Animal Flag - Void Ripper
Flower Girl/Triple CrownMatthew Politoski started Boston band Animal Flag back in 2009 as sort of a folky project, but they got heavier and louder as they went through several lineup changes, and Void Ripper -- their first with the four-piece lineup of Matthew, guitarist Sai Boddupalli, bassist Zach Weeks, and drummer Alex Pickert -- is both their heaviest and best album yet. Matthew's folky side is still present in his singing and songwriting (his shaky voice can often sound more than a little like Conor Oberst), but the songs on Void Ripper are big, bold rock songs -- save for the acoustic "Lord of Pain." You can hear a lot of influence from the kind of soaring, melodic post-hardcore that labels like Triple Crown (which Animal Flag are now signed to an imprint of) were putting out in the early 2000s, and sometimes they dip their toes into atmospheric post-rock or riffy '90s grunge too. It's not hard to make comparisons to other bands and Animal Flag aren't reinventing the wheel or anything, they're just really good at what they do. You can hear real passion in Matthew's voice and real emotion in his words, and these guys know how to write hooks. I already found myself humming along after just a few listens.

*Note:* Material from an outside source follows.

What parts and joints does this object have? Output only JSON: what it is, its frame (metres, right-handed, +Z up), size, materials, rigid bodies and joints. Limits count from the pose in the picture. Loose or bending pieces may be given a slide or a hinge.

Cardi B - Invasion of Privacy
AtlanticMy full Cardi B review is HERE. Read an excerpt:
"Is she a stripper, a rapper or a singer?," Cardi mocks on the menacing, Migos-featuring trap banger "Drip," a sarcastic shot at all the public opinions that question Cardi's authenticity as a rapper. "That's when they came for me on Twitter with the backlash / 'Cardi B is so problematic' is the hashtag / I can't believe they wanna see me lose that bad," Cardi waxes on "Best Life," reflecting on more than one instance of call-out culture coming for Cardi in the wake of her increased fame. On "I Do," she laughs in the face of anyone who thought she'd be a passing fad: "They said by now that I'll be finished, hard to tell / My little 15 minutes lasting long as hell, huh?" It's clear that in between all the jokes, party-raps and sex talk, Invasion of Privacy is an album that takes shit very seriously. It presents Cardi as a layered, multifaceted person and artist.
Cardi also proves she's no one-trick pony when it comes to the sound of her music. She's got more of the menacing-yet-earworm trap of "Bodak Yellow" in the form of "Drip," the YG-featuring "She Bad," and "Money Bag," the latter of which has a hook addictive enough to become her next fan favorite. But she also strays from that path a couple times...
Read the rest HERE.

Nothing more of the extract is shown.